Peter Washington's account of these characters is highly amusing at times, especially when he reports the fantastic doings of Madame Blavatsky and her successors in a dry factual style, rightly trusting the reader to see the joke. By the end of the book, however, I lost interest. This was partly because the Theosophists were so tame in comparison to what we are used to in the late twentieth century: no mass suicides or gun battles, no poison gas or dynamite, no drugs or kinky sex orgies. Leadbeater's adventures with boys would stir up no more than a minor scandal today in the most respectable religious and secular organizations. Several times a week my San Francisco newspaper reports something that tops for zaniness anything Besant ever dreamt of doing. Even Gurdjieff seems almost responsible in comparison to some of the cult leaders of more recent times.

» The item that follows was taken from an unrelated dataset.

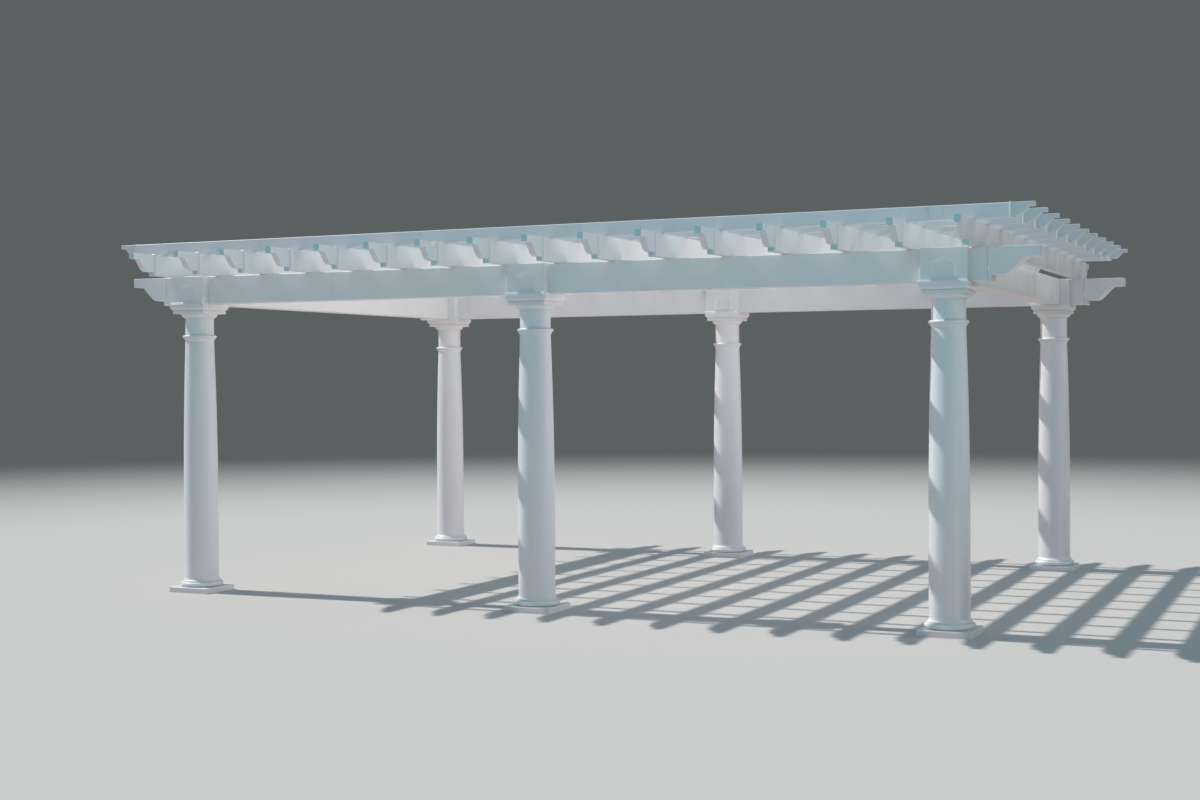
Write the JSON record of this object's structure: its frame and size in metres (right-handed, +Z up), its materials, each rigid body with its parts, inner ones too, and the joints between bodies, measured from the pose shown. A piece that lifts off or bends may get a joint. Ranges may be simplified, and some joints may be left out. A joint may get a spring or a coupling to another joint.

For that matter, the science-based secular religions of the late nineteenth century that attained so much prestige among intellectuals demanded almost as much credulity as Theosophy, and they did a lot more harm. Judged in comparison to some of the manifestations of Marxism and Freudianism, for example, Theosophy's absurdities look relatively innocent. If one must believe in something ridiculous, it may be safer to believe in the communications of Master Koot Hoomi than in promises of a workers' paradise or in the kind of psychiatry that Freud practiced on his own patients. May Madame Blavatsky and her baboon rest together in peace.


Phillip E. Johnson is Professor of Law at Boalt Hall, the law school of the University of California at Berkeley.